The task >> Only the lines from the start of the data through the one containing "ball(end, (second,) * 3)" belong in your answer; return them exactly.

Data section >>
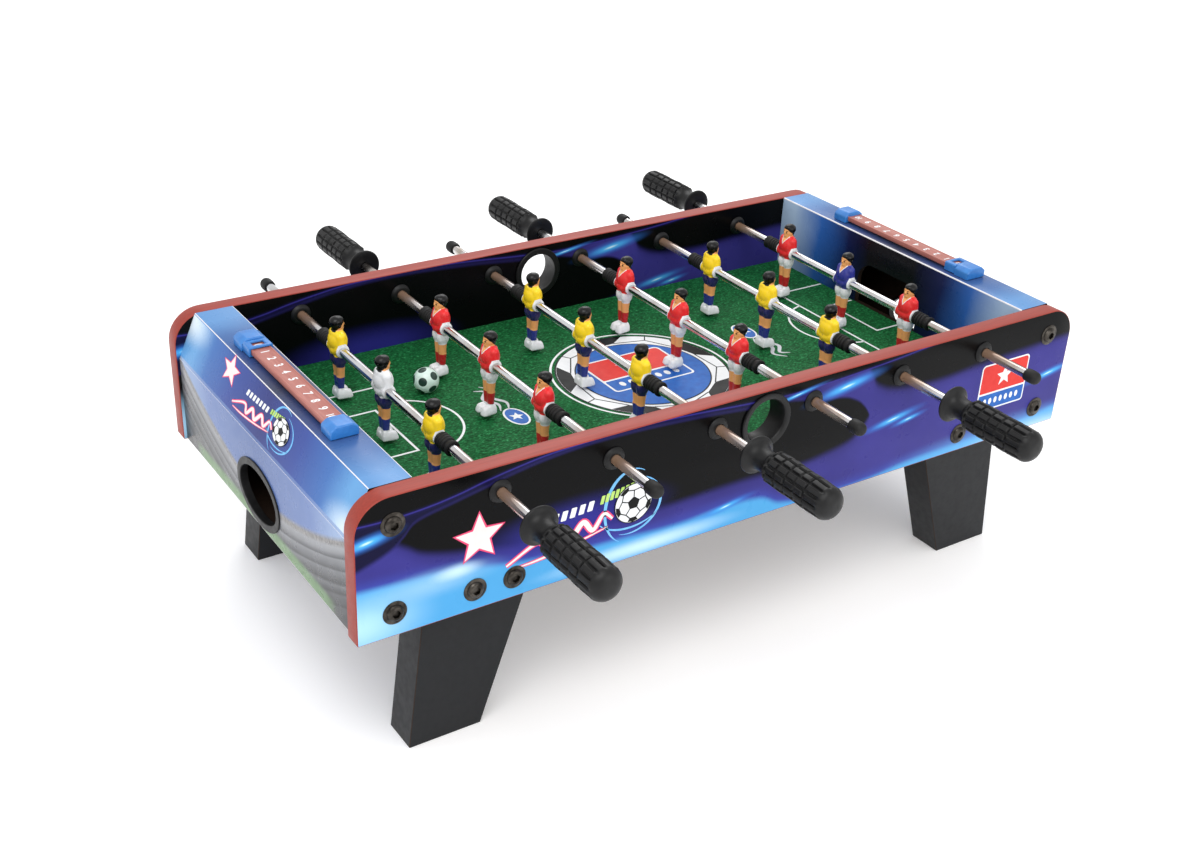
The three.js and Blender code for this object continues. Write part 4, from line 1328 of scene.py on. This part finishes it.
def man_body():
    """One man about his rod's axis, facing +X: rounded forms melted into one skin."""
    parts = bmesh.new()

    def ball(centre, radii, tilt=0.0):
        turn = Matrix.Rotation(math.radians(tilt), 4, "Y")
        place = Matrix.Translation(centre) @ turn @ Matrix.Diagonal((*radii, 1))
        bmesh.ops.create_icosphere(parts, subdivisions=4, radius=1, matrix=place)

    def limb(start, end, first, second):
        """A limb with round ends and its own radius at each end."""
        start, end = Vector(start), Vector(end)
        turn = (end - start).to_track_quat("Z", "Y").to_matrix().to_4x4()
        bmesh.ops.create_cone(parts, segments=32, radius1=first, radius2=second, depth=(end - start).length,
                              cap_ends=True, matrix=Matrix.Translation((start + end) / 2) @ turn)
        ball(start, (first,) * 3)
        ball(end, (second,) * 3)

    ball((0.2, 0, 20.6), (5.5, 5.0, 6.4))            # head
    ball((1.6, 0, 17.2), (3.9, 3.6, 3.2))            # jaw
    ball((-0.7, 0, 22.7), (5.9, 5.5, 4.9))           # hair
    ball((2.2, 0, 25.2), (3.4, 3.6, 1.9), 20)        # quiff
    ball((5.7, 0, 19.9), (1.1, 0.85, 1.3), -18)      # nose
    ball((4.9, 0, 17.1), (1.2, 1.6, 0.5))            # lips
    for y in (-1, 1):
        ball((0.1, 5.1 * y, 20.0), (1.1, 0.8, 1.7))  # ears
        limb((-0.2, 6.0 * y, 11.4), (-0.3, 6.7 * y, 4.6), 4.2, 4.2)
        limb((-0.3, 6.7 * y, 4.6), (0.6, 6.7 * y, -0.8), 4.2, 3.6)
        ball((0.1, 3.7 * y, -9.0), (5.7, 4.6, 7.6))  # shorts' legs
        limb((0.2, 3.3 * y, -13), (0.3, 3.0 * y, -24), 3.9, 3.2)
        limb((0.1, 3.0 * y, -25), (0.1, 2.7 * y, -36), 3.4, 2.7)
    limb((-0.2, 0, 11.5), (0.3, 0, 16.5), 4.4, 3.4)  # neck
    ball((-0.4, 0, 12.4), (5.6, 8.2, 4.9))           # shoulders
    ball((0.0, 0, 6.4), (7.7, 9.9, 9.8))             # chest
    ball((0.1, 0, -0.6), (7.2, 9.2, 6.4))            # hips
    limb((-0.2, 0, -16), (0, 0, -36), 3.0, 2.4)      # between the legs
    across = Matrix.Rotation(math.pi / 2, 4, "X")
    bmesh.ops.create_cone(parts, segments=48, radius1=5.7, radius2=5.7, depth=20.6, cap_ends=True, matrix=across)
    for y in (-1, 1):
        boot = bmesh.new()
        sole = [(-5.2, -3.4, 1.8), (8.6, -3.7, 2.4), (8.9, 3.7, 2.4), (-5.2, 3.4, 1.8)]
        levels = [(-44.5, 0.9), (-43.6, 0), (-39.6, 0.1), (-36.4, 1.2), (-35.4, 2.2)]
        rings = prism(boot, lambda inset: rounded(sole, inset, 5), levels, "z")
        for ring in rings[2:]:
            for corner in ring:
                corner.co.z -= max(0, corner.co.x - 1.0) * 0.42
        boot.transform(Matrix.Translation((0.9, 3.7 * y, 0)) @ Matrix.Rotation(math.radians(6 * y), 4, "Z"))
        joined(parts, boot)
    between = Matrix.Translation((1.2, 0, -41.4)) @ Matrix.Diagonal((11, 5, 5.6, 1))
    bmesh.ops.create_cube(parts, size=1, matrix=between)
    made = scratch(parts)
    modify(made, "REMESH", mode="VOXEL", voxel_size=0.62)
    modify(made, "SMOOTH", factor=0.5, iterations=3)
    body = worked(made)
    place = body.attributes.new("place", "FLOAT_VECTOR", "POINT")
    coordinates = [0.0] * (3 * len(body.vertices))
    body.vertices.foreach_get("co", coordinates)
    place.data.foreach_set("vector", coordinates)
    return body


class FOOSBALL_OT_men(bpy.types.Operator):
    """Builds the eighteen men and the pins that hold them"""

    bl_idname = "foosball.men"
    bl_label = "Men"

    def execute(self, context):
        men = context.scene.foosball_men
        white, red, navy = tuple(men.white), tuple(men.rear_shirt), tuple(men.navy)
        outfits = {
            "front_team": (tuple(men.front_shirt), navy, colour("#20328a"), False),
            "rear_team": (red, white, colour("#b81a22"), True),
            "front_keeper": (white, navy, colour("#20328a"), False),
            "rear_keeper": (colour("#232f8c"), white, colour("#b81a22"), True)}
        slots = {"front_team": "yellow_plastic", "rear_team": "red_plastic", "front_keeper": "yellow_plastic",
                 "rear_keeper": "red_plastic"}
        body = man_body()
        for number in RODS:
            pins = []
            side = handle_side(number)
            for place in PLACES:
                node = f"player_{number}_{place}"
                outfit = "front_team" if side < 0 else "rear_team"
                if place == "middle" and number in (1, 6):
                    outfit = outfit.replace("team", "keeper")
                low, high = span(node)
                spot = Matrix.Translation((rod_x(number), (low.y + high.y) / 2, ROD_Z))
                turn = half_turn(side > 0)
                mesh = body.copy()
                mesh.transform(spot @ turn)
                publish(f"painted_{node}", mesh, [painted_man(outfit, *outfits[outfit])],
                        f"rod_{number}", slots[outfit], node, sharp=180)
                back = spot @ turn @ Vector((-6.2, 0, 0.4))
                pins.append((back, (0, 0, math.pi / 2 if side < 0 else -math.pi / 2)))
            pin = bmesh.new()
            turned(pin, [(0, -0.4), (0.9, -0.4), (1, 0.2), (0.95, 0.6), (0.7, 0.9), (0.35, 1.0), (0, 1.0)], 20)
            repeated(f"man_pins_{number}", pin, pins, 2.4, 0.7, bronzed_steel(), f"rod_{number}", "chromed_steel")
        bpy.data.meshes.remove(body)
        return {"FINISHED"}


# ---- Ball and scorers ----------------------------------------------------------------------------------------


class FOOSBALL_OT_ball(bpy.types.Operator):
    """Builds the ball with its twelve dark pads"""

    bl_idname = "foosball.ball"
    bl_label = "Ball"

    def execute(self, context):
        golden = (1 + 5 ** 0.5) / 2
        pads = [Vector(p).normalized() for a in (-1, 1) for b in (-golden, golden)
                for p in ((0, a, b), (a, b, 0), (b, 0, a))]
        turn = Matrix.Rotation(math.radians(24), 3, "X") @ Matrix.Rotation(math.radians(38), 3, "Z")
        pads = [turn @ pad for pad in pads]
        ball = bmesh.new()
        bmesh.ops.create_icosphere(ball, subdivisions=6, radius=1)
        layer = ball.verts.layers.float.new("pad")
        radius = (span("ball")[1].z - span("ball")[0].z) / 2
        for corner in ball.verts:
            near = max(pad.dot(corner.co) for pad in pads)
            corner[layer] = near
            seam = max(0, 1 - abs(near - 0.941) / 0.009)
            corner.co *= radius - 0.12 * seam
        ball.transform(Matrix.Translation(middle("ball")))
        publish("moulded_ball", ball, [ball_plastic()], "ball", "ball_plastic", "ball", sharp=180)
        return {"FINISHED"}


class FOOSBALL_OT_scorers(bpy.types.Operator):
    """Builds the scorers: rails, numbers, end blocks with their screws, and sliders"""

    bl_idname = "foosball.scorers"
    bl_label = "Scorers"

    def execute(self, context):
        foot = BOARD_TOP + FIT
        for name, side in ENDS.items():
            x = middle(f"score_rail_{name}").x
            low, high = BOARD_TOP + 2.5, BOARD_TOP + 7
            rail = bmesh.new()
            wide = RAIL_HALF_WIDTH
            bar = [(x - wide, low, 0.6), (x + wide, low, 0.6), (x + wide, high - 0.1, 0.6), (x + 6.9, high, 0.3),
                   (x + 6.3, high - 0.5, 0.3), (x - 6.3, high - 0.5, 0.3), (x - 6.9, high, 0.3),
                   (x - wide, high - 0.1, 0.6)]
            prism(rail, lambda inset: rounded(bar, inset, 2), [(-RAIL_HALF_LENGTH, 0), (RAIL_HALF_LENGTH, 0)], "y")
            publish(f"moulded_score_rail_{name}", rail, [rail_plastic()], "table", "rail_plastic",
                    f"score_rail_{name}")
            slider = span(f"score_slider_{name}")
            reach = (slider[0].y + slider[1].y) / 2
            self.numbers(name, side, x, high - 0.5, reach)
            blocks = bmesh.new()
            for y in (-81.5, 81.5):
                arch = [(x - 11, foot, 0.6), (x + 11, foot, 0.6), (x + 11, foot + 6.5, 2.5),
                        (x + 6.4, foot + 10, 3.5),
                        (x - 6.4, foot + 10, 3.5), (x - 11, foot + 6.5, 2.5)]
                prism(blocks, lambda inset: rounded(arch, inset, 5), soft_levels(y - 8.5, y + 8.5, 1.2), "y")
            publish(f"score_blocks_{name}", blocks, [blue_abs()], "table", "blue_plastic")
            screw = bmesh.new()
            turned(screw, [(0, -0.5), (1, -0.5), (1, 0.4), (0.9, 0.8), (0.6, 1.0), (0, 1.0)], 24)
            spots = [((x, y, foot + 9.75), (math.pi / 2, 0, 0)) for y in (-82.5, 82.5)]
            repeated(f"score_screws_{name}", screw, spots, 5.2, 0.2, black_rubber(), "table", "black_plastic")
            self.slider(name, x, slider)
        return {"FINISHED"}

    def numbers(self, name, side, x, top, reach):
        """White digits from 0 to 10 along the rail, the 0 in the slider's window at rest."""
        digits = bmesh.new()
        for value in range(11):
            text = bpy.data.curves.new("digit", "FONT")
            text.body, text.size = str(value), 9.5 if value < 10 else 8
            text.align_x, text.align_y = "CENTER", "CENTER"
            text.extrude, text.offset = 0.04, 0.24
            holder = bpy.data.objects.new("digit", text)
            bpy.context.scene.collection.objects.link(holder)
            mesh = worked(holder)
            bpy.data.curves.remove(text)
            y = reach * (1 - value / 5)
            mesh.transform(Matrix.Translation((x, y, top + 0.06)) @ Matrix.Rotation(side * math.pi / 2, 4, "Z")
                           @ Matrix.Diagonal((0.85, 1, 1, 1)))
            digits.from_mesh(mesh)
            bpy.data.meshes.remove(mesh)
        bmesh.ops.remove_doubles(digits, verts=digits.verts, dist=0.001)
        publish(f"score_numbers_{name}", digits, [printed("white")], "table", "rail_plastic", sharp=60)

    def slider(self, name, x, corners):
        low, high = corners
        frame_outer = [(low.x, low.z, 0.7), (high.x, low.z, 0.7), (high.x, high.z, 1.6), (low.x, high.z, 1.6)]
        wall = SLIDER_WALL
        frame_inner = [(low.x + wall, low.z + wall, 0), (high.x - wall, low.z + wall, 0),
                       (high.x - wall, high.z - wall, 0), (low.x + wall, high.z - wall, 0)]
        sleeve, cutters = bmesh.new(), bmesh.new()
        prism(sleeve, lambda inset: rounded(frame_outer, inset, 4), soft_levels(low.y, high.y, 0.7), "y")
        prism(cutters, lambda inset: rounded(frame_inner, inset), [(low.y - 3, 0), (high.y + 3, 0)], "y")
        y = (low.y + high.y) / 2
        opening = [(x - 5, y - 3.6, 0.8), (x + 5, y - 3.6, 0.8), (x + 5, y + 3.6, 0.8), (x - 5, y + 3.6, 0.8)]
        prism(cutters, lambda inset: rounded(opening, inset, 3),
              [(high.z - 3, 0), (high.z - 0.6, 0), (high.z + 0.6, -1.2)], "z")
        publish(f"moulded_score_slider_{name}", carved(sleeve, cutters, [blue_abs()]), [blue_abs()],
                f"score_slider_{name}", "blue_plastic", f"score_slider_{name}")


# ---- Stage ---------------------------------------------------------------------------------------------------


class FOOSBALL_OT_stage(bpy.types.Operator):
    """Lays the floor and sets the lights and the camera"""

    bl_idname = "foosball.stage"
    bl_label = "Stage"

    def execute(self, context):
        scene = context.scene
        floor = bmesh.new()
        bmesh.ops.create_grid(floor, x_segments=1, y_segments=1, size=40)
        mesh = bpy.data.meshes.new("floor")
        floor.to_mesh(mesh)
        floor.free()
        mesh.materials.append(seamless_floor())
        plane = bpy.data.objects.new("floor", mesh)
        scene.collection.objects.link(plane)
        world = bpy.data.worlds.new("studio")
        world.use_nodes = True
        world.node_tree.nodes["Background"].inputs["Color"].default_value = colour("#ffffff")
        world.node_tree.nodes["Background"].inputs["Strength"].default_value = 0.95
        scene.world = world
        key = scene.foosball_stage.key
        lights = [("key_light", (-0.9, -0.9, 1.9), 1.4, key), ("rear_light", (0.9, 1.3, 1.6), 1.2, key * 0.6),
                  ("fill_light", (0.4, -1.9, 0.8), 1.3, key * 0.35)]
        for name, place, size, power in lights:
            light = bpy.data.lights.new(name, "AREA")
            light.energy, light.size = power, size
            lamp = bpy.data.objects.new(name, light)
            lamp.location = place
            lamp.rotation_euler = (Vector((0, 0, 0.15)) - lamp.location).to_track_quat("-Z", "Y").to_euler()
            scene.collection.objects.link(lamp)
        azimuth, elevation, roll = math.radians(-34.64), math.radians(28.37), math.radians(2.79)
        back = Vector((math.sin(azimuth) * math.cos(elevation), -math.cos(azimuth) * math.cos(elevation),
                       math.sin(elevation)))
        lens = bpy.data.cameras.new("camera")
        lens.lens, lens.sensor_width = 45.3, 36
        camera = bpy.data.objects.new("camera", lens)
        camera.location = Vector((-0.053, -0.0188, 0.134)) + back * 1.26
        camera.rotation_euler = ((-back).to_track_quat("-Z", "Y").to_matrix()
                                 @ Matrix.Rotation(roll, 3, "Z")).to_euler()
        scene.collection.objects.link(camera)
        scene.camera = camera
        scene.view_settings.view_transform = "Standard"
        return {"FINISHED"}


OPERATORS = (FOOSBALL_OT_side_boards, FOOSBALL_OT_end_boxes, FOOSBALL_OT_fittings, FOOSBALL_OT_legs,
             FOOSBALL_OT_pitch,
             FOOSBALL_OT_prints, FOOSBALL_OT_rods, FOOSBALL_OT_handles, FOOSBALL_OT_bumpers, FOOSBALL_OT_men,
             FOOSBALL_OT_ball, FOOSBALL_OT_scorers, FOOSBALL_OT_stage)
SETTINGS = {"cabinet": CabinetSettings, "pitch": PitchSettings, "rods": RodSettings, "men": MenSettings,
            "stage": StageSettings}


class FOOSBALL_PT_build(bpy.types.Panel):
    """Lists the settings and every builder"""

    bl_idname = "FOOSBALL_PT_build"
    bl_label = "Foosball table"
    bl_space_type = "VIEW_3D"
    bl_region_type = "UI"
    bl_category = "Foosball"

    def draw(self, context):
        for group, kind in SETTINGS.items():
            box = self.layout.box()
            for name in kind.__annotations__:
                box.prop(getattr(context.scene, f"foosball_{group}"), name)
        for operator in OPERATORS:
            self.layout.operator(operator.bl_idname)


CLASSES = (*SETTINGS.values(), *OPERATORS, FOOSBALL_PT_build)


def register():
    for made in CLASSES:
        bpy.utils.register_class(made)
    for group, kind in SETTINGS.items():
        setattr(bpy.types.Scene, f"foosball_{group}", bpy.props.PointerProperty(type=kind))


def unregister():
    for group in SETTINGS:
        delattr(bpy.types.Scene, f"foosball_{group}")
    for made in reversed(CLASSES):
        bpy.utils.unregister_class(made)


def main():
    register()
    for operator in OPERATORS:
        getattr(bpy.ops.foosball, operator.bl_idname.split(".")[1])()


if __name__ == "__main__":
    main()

The completed task >>
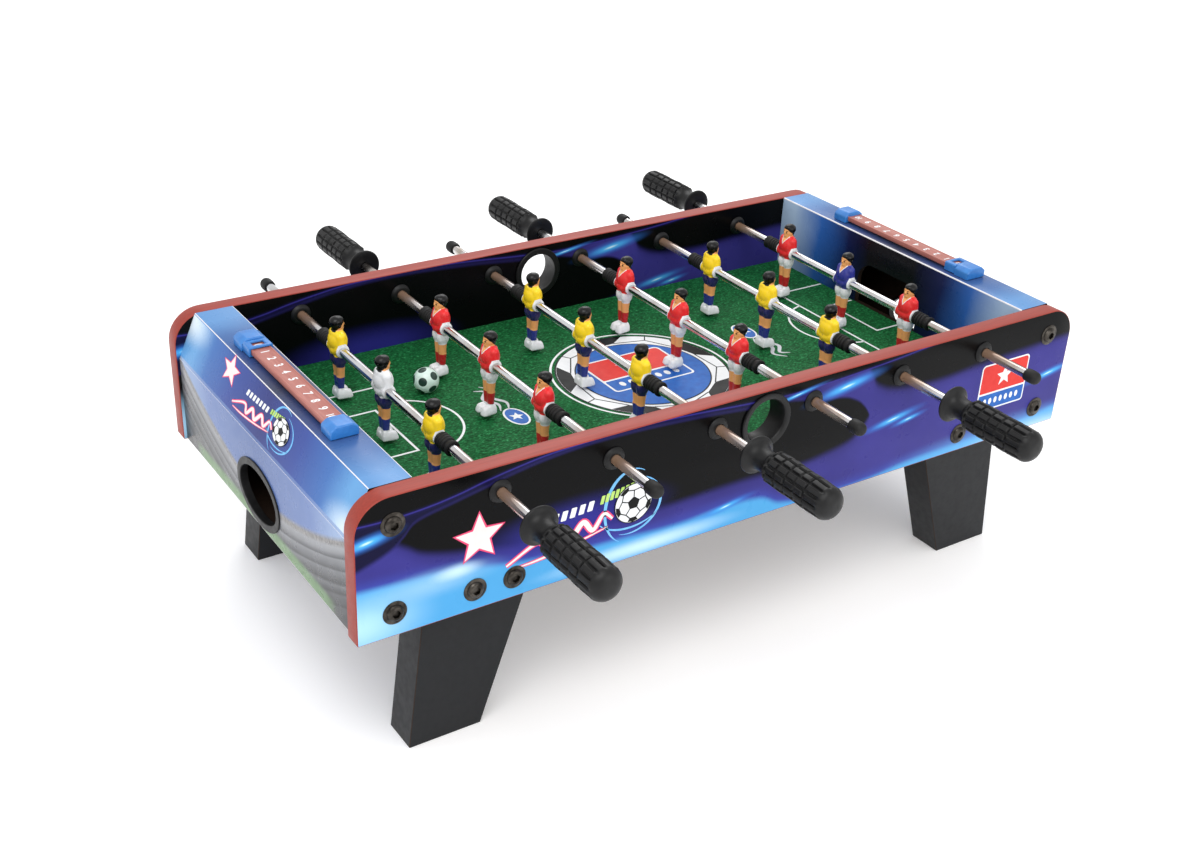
The three.js and Blender code for this object continues. Write part 4, from line 1328 of scene.py on. This part finishes it.
def man_body():
    """One man about his rod's axis, facing +X: rounded forms melted into one skin."""
    parts = bmesh.new()

    def ball(centre, radii, tilt=0.0):
        turn = Matrix.Rotation(math.radians(tilt), 4, "Y")
        place = Matrix.Translation(centre) @ turn @ Matrix.Diagonal((*radii, 1))
        bmesh.ops.create_icosphere(parts, subdivisions=4, radius=1, matrix=place)

    def limb(start, end, first, second):
        """A limb with round ends and its own radius at each end."""
        start, end = Vector(start), Vector(end)
        turn = (end - start).to_track_quat("Z", "Y").to_matrix().to_4x4()
        bmesh.ops.create_cone(parts, segments=32, radius1=first, radius2=second, depth=(end - start).length,
                              cap_ends=True, matrix=Matrix.Translation((start + end) / 2) @ turn)
        ball(start, (first,) * 3)
        ball(end, (second,) * 3)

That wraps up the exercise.